Hello people Ive been confused with this for a while, I have maybe about 500 movies (blu ray & dvd) some stored on my HDD along with thousand of family pictures and about 3000 songs. Now the problem is every time i want to watch a movie or listen to songs or show people family pics i have to switch on the PC (which is a beast i7 950, gtx 470 etc) I want something that can stay on all the time and does not consume a cities worth of electricity when watching a movie and doesnt sound like a 747 jumbo jet (antec 1200, 7x fans). I have media players (xbox 360 and a ps3) i just need something that will store all the stuff and let me access it instantly. So after the rambling should i go for a off the shelf NAS box or should i make my own? Budget is very very tight so the cheaper the better thanks in advance!
A NAS would be perfect for what you want. You can go for either a dedicated box from the likes of Synology, or the HP ProLiant (http://www.ebuyer.com/253305-hp-proliant-athlon-ii-neo-n36l-microserver-100-cashback-633724-421).
better to build your own file server, especially if you have a few parts laying around. Im going to build one around the wonderful: 35W i3 http://www.scan.co.uk/products/inte...-s-gpu-650mhz-3mb-cache-core-r-25x-35w-retail but then i want RAID 5 too
thanks for the quick replies! the HP and Synology are quiet expensive. im looking at around the £150 seeing as the marketpolace on here has some really good deals. what about making one out of an the old i3
the hp is £230 - but you get £100 cashback. it takes about 3-4 weeks to come through apparently, makes it a right deal.
Build a cheap pc, get a couple or more terabyte hard drive and put Debian on it .. then you can SSH and FTP into it
what about free nas i have been looking into this my self, i am in the same situation. i am going to build a low spec pc running free nas and have a couple of 2 TB hard drives in there
Free nas would probs be fine, Im not familiar with it, I just though debian would be more feature rich overall maybe one of those small nettops with an external hard drive would be good .. they only draw a small amount of power and nas drives don't need much processing power
+1 to freenas, check out this, this, and this. You really don't need much power to run it, an i3 is prob overkill but the cash in to hdds
I have a 2 bay Synology NAS with 2x2TB raid 0 with over 200 movies, photo's and music stored on it and use WD TV Live and PS3 to view. l'd recommend going for a four bay NAS like Synology DS411j . I wish I had picked 4 bay rather than 2. But if money is tight you could try the Synology DS211j. But you will have to use handbrake to shrink your 500+ DVD's and Blu rays on it.
Hi I'd build your own - Big case something like a Antex 1200 - Lowish spec base system with a on-baord GPU - using unRAID for the OS
If you're wanting it cheap, try and get a second hand motherboard and processor, it wouldn't have to be powerful
With all that stuff.. I hope you have a decent back up solution before you start thinking about home servers/NAS.
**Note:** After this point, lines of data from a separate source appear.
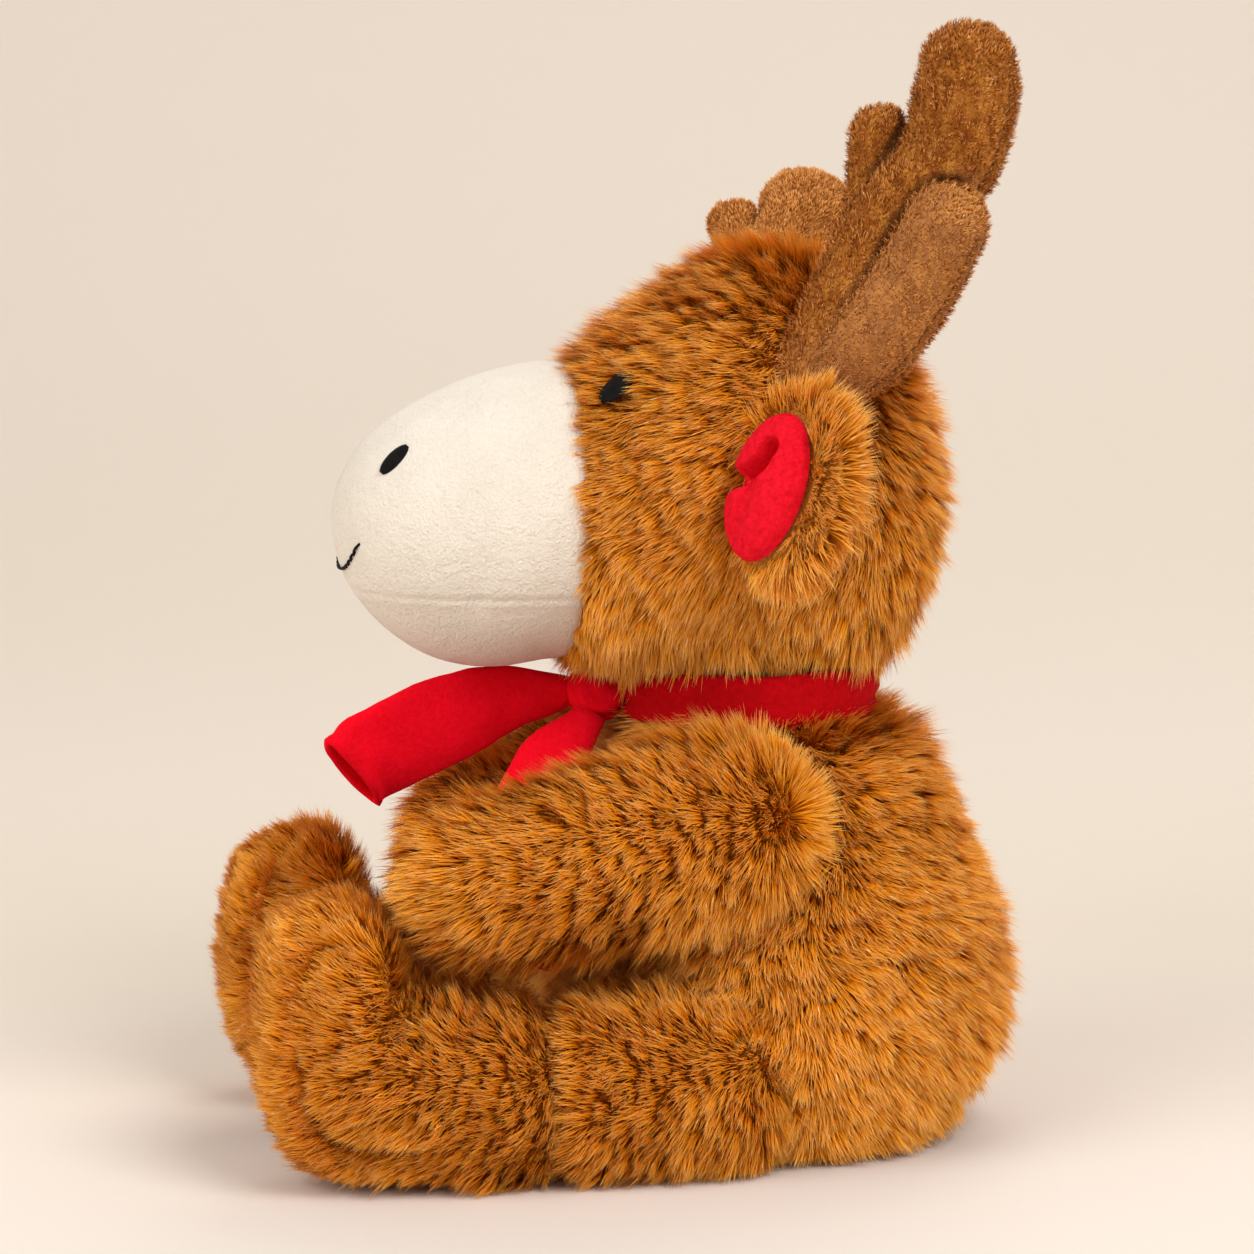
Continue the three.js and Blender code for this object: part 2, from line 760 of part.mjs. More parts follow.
function makeEars() {
  const head = besideHead(gap, fineSides);
  const back = earBowl(0)
    .subtract(earMouth())
    .subtract(head)
    .add(ball(earRoot, earRootRadius, coarseSides))
    .subtract(earBowl(earFurWall));
  const linedAt = earFurWall + gap;
  const lining = earBowl(linedAt)
    .subtract(earBowl(linedAt + liningWall))
    .subtract(earMouth())
    .subtract(head);
  for (const { name, way } of bothSides) {
    addNode(`${name}_ear_back`, way > 0 ? back : mirrored(back), furFabric);
    addNode(`${name}_ear_lining`, way > 0 ? lining : mirrored(lining), redFleece);
  }
}

// An oval of satin stitches that follows the face under it
function stitchedOval(length, width, side, place) {
  const step = width / 4;
  const at = new THREE.Vector3(side, place, topOfHead(side, place));
  const back = new THREE.Vector3(side, place + step, topOfHead(side, place + step)).sub(at);
  const outward = new THREE.Vector3(side + step, place, topOfHead(side + step, place)).sub(at);
  const along = back.normalize();
  const normal = outward.clone().cross(along).normalize();
  const across = normal.clone().cross(along);
  const oval = new THREE.SphereGeometry(1, coarseSides, smallSides);
  oval.scale(length / 2, width / 2, threadRise + gap);
  oval.applyMatrix4(new THREE.Matrix4().makeBasis(along, across, normal).setPosition(at));
  return solidOf(oval).subtract(headForm(gap, fineSides));
}

function makeFace() {
  for (const { name, way } of bothSides) {
    const eye = stitchedOval(eyeLength, eyeWidth, eyeSide, eyePlace);
    const nostril = stitchedOval(nostrilLength, nostrilWidth, nostrilSide, nostrilPlace);
    addNode(`${name}_eye`, way > 0 ? eye : mirrored(eye), blackThread);
    addNode(`${name}_nostril`, way > 0 ? nostril : mirrored(nostril), blackThread);
  }
  const points = [];
  for (let i = -mouthSteps; i <= mouthSteps; i += 1) {
    const share = i / mouthSteps;
    const side = share * mouthHalfWidth;
    const height = mouthHeight + mouthCurl * Math.abs(share) ** mouthCurlPower;
    points.push(new THREE.Vector3(side, frontOfMuzzle(side, height) - mouthThread, height));
  }
  const radii = points.map(() => mouthThread);
  const thread = loft(tubeRings(points, new THREE.Vector3(0, 1, 0), radii, radii), threadSides);
  addNode('mouth_stitch', thread.subtract(headForm(gap, fineSides)), blackThread);
}

// The strip round the neck, with the knot and its two tails at the front
function makeScarf() {
  const low = neckTop - scarfHeight;
  const inner = neckRadius + gap;
  const outer = inner + scarfThickness;
  const round = scarfThickness / 2;
  const section = [
    [inner, low + round / 2],
    [inner + round, low],
    [outer, low + round],
    [outer, neckTop - round],
    [inner + round, neckTop - gap],
    [inner, neckTop - round / 2],
    [inner, low + round / 2],
  ].map(([radius, height]) => new THREE.Vector2(radius, height));
  const band = new THREE.LatheGeometry(section, fineSides).rotateX(Math.PI / 2);
  const ring = solidOf(band.translate(0, neckBack, 0));
  const keptOff = besideTorso(gap, fineSides).add(socketsOf(torsoBalls, 0));
  addNode('scarf_loop', ring.subtract(keptOff), redFleece);

  const knotMiddle = [0, neckBack - outer - knotDepth / 4, neckTop - scarfHeight / 2 - gap];
  const knot = new THREE.SphereGeometry(1, coarseSides, smallSides);
  knot.scale(knotWidth / 2, knotDepth / 2, knotHeight / 2).translate(...knotMiddle);
  const frontRoot = [-knotWidth / 8, knotMiddle[1] - knotDepth / 2, knotMiddle[2]];
  const sideRoot = [knotWidth / 3, knotMiddle[1] - knotDepth / 4, knotMiddle[2] - knotHeight / 3];
  const tails = [
    {
      name: 'scarf_front_tail',
      root: frontRoot,
      reach: frontTailReach,
      shares: frontTailShares,
      side: new THREE.Vector3(...frontTailFlat),
    },
    {
      name: 'scarf_side_tail',
      root: sideRoot,
      reach: sideTailReach,
      shares: sideTailShares,
      side: new THREE.Vector3(...sideTailFlat),
    },
  ];
  const loopRoom = new THREE.LatheGeometry(
    section.map((p) => new THREE.Vector2(p.x + (p.x > inner ? gap : -gap), p.y)),
    fineSides,
  ).rotateX(Math.PI / 2);
  const rooms = solidsJoined(tails.map(({ root }) => socket(root, tailRootRadius)));
  const kept = keptOff.add(solidOf(loopRoom.translate(0, neckBack, 0)));
  addNode('scarf_knot', solidOf(knot).subtract(kept).subtract(rooms), redFleece);
  for (const { name, root, reach, shares, side } of tails) {
    const points = shares.map(
      ([out, forward, down]) =>
        new THREE.Vector3(root[0] + out * reach, root[1] - forward * reach, root[2] - down * reach),
    );
    const widths = shares.map((share) => (share[3] * tailWidth) / 2);
    const depths = shares.map((share) => (share[4] * tailThickness) / 2);
    const strip = loft(tubeRings(points, side, widths, depths), tineSides);
    addNode(name, strip.add(ball(root, tailRootRadius, tineSides)).subtract(kept), redFleece);
  }
}

makeTorso();
makeHead();
makeArms();
makeLegs();
makeAntlers();
makeEars();
makeFace();
makeScarf();

const deer = new THREE.Group();
for (const { name, solid, material } of nodes) {
  const mesh = new THREE.Mesh(geometryOf(solid), material);
  mesh.name = name;
  deer.add(mesh);
}

export default deer;
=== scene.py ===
import math

import bpy
import numpy as np
from mathutils import Matrix, Vector, noise


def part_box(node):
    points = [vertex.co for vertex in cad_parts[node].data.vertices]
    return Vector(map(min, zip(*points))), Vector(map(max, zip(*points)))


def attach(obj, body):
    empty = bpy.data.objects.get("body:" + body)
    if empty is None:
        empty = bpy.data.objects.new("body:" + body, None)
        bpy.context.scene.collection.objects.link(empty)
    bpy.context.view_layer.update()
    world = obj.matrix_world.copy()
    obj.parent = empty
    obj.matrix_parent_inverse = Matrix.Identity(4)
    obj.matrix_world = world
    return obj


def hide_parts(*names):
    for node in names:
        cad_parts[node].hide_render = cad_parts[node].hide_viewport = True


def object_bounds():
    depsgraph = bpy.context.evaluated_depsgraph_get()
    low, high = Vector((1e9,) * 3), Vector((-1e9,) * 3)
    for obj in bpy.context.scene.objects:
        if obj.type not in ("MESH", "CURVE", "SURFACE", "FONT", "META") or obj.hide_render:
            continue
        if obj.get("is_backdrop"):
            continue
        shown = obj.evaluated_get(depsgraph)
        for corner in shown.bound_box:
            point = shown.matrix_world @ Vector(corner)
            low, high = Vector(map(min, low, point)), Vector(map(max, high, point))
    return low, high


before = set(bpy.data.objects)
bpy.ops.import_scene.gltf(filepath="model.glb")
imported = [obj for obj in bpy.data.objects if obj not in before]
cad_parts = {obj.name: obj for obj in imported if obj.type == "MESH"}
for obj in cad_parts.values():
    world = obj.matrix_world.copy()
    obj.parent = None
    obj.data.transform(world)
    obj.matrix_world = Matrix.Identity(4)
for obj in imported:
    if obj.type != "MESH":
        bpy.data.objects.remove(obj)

cad_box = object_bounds()

# The deer sits on the floor at the origin and faces -Y. Its left side is +X. All lengths are metres.
MM = 0.001
UP = np.array([0.0, 0.0, 1.0])
SIDES = (("left", 1), ("right", -1))

# The photograph's camera
AIM = (0.0, -0.040, 0.1316)
AZIMUTH = 80.0
ELEVATION = 7.0
DISTANCE = 1.15
SENSOR = 36.0
FOCAL_PIXELS = 4450.0
IMAGE_PIXELS = 1254.0

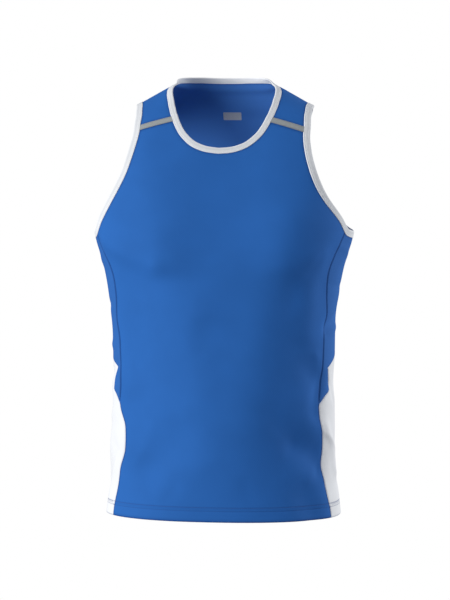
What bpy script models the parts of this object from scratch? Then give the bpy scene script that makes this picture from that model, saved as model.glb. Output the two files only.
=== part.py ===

+1 for FreeNAS, it's what I use. Any older PC or a cheap efficient integrated board works great and is probably cheaper than buying one of those prebuilt NAS boxes, not to mention alot more flexible and upgradable. Like Pookeyhead said though, all that is useless without a proper backup.
I picked up a iomega storcenter 2tb for cheap should i use in RAID 0 or RAID 1 or as 2 seperate drives??
I guess it depends on how much you want to re rip everything if a disk dies. Out of interest how did you rip your blu rays, I've not had much success trying to do it.
I havent started ripping the blu rays yet ive just got it setup and i bought a netgear 10/100/1000 gigabit switch which helps transferring files
Me looks at my own order list - Intel DH61CR check, Intel Pentium G620 check, 4GB USB key for FreeNAS check, 4xWD20EARX check, 4GB RAM, Seasonic X-660, Define R3 and SASUC8I from box where i store unused parts check. Close enough . Board + CPU is 110e, the rest depends on budget, but in most cases, you can get a nice FreeNAS build for a price of 2-bay NAS devices. And a superb one for a price of 4-bay NAS device.
I use Make MKV Beta to rip my Blu rays. Works great. Gives you free 30 day trial after that I just turn back the clock on PC while I rip them. But they regularly update beta so 30 days starts again. I have been using this for over 12 months. By the way, if you rip DVD's only there is no time limit. Once you have have ripped to MKV file I use Handbrake to shrink file and convert to MP4 so plays on PS3. Or you can just use to shrink MKV file if you prefer that format.